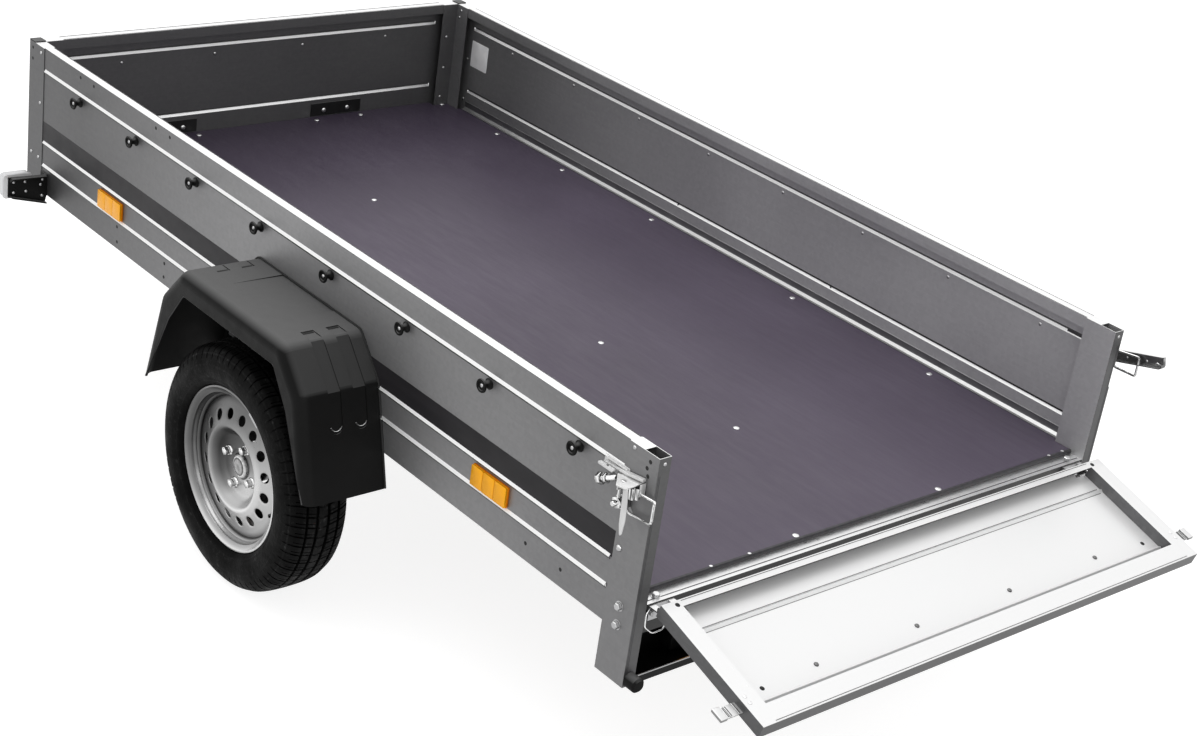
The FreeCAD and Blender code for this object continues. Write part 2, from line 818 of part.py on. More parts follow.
def makeLampBar():
    # black channel between the feet of the rear posts
    body = newBody("lamp_channel")
    reach = halfWidth - d.post_depth
    bottom = -d.rear_post_drop
    skin = d.lamp_bar_sheet
    front = d.lamp_bar_depth
    wallTop = bottom + d.lamp_bar_wall
    lipTop = bottom + d.lamp_bar_lip
    pad(body, "lamp_channel_fold", "XZ", (-reach, reach), [[
        (0, bottom), (front, bottom), (front, wallTop), (front - skin, wallTop),
        (front - skin, bottom + skin), (skin, bottom + skin), (skin, lipTop), (0, lipTop)]])
    return body


def makeTailLamps():
    bottom = -d.rear_post_drop + d.lamp_bar_sheet + d.tail_lamp_raise
    front = d.lamp_bar_depth - d.lamp_bar_sheet
    outer = halfWidth - d.tail_lamp_setback
    lamp = box("tail_lamp", (front - d.tail_lamp_depth, front), (outer - d.tail_lamp_width, outer),
               (bottom, bottom + d.tail_lamp_height))
    return both("tail_lamps_pair", lamp)


def makeBuffers():
    middle = halfWidth - d.buffer_radius
    height = -d.rear_post_drop + d.buffer_radius
    rim = d.buffer_bevel - d.buffer_length
    stem = rod("rear_buffer", "X", d.buffer_radius, (rim, 0), middle, height)
    tip = cone("rear_buffer_tip", "X", d.buffer_radius - d.buffer_bevel, d.buffer_radius,
               (-d.buffer_length, rim), middle, height)
    return both("rear_buffers_pair", fuse("rear_buffer_form", [stem, tip]))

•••

| Exercise details |
Please repeat the material above, word for word and in full.

| Task answer |
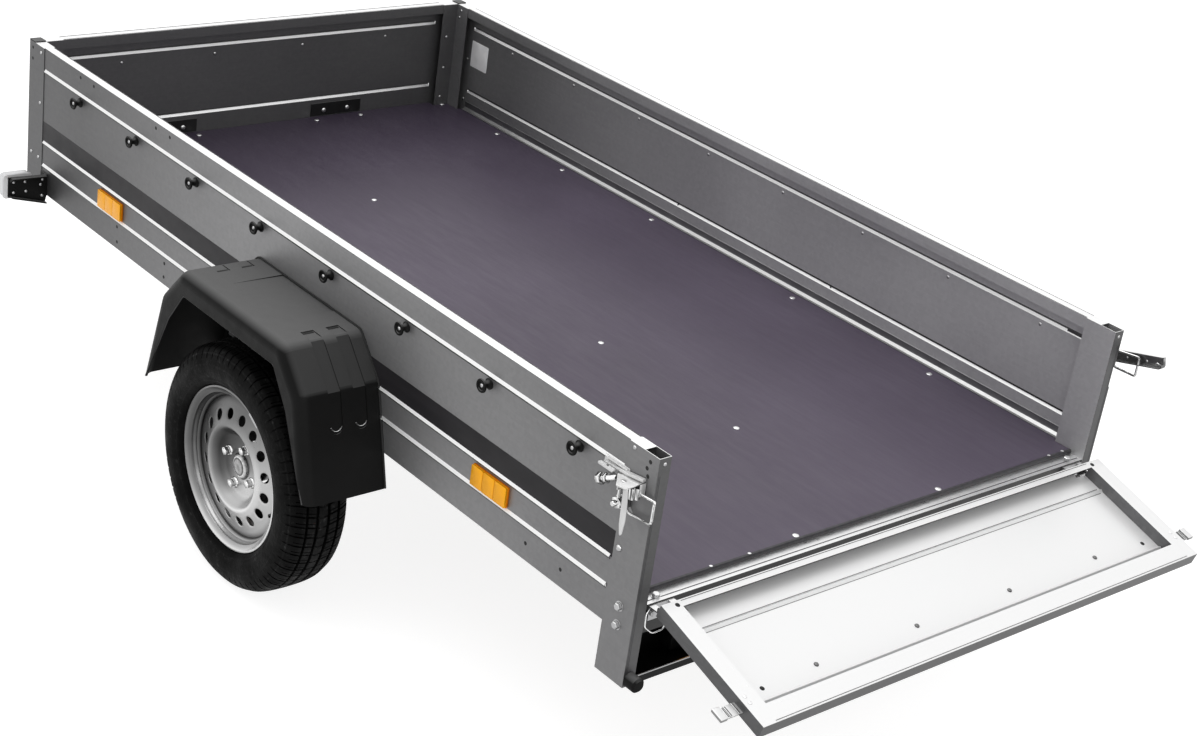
The FreeCAD and Blender code for this object continues. Write part 2, from line 818 of part.py on. More parts follow.
def makeLampBar():
    # black channel between the feet of the rear posts
    body = newBody("lamp_channel")
    reach = halfWidth - d.post_depth
    bottom = -d.rear_post_drop
    skin = d.lamp_bar_sheet
    front = d.lamp_bar_depth
    wallTop = bottom + d.lamp_bar_wall
    lipTop = bottom + d.lamp_bar_lip
    pad(body, "lamp_channel_fold", "XZ", (-reach, reach), [[
        (0, bottom), (front, bottom), (front, wallTop), (front - skin, wallTop),
        (front - skin, bottom + skin), (skin, bottom + skin), (skin, lipTop), (0, lipTop)]])
    return body


def makeTailLamps():
    bottom = -d.rear_post_drop + d.lamp_bar_sheet + d.tail_lamp_raise
    front = d.lamp_bar_depth - d.lamp_bar_sheet
    outer = halfWidth - d.tail_lamp_setback
    lamp = box("tail_lamp", (front - d.tail_lamp_depth, front), (outer - d.tail_lamp_width, outer),
               (bottom, bottom + d.tail_lamp_height))
    return both("tail_lamps_pair", lamp)


def makeBuffers():
    middle = halfWidth - d.buffer_radius
    height = -d.rear_post_drop + d.buffer_radius
    rim = d.buffer_bevel - d.buffer_length
    stem = rod("rear_buffer", "X", d.buffer_radius, (rim, 0), middle, height)
    tip = cone("rear_buffer_tip", "X", d.buffer_radius - d.buffer_bevel, d.buffer_radius,
               (-d.buffer_length, rim), middle, height)
    return both("rear_buffers_pair", fuse("rear_buffer_form", [stem, tip]))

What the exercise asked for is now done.